O ódio é uma porta aberta para a maldade. Interpreta ao
pé da letra o ídolo Orson Welles, “todos matam as
pessoas que amam, de uma forma ou de outra, matam em
palavras, em gestos”, e comete a insensatez. Sob forte
comoção. Movido pelo orgulho do macho ofendido. Atiram
no rosto, nas costas, no ouvido, e carregam as cápsulas
das balas no bolso como recordação. Apenas porque elas
se cansaram deles. Desses soberanos enrolados na
bandeira do tradicional direito à propriedade. Querem ir
embora. Reconhecem que surtaram ao lado dele e agora
merecem uma chance de vida mais sadia. Eles não aceitam
e tentam prostituí-la, pressionando-as para manterem
relações sexuais.
E se arruína a vida por um motivo fútil. “Motivo fútil,
uma pinóia, só se for para quem perdeu a capacidade de
amar.” Ruim com um, ruim com todos, não se pensa em
outras vidas nessa vida, ou nessa vida em outras vidas,
não se pensa sobre o livre-arbítrio que o conduz pelas
mãos inevitavelmente até aquele ilustre desconhecido na
próxima esquina. Caso contrário, ele não se
autocondenaria nem pediria perdão às filhas, por
escrito, um ato falho de quem teme a lei do retorno
sobre as herdeiras.
Existe ainda uma última chance antes de o advogado virar
a babá do seu destino.
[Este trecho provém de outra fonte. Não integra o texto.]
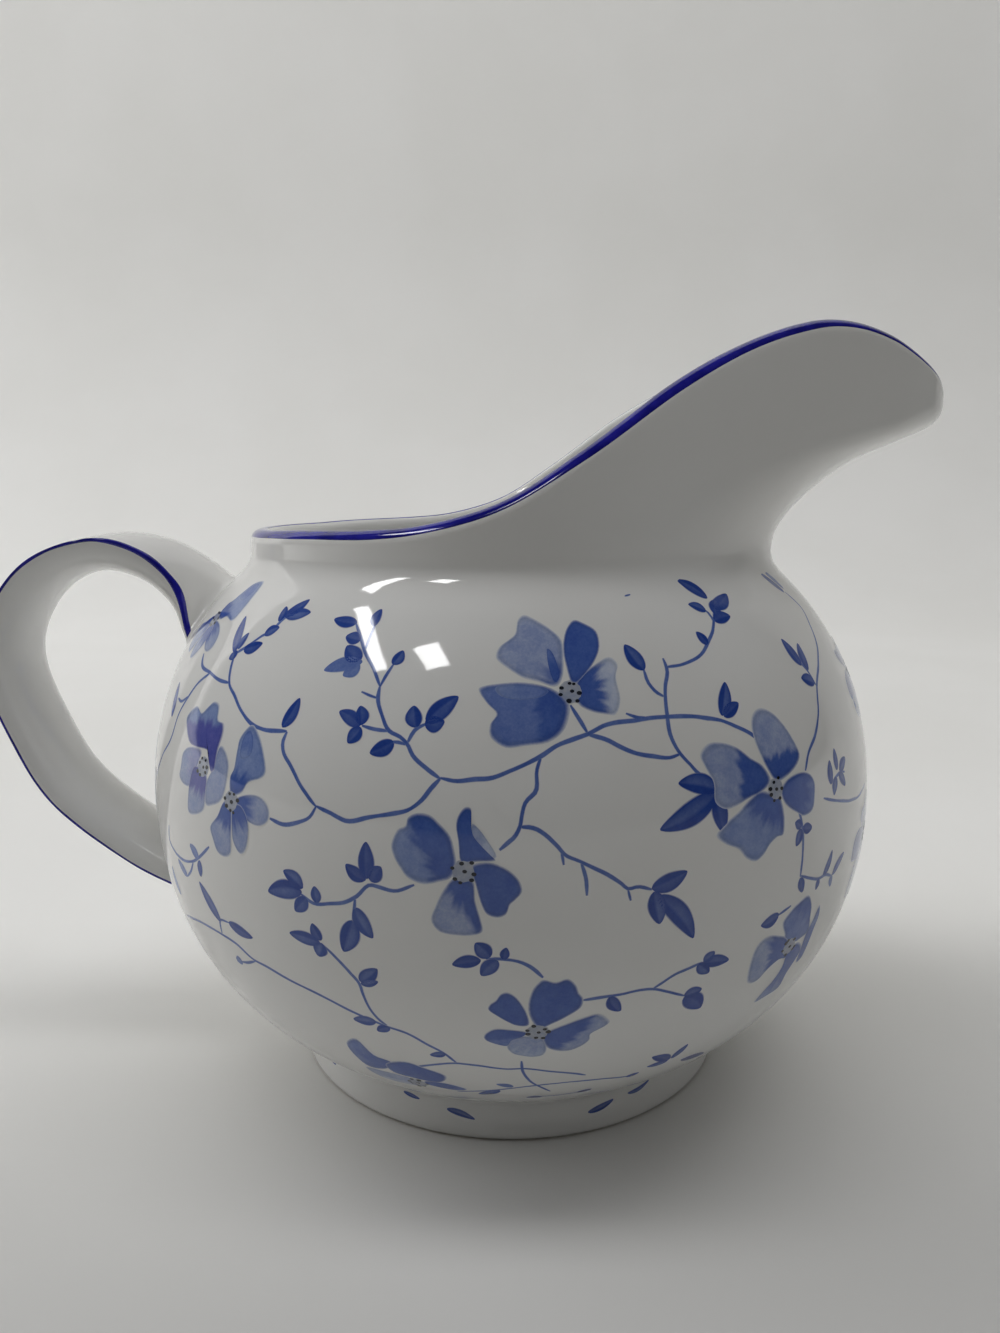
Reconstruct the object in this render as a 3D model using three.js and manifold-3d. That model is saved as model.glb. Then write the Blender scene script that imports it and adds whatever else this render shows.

Parar o carro num beco sem saída
com pouco movimento e tirar a própria vida. Mas cadê
coragem? Também, mudaria apenas o endereço do
sofrimento, não conseguiria terminar com essa angústia
no peito da qual tenta fugir desde que nasceu.
Capacidade de amar é um privilégio, uma dádiva que
poucos recebem, para amar você tem que lutar com você
mesmo, só vence aquele que é divino.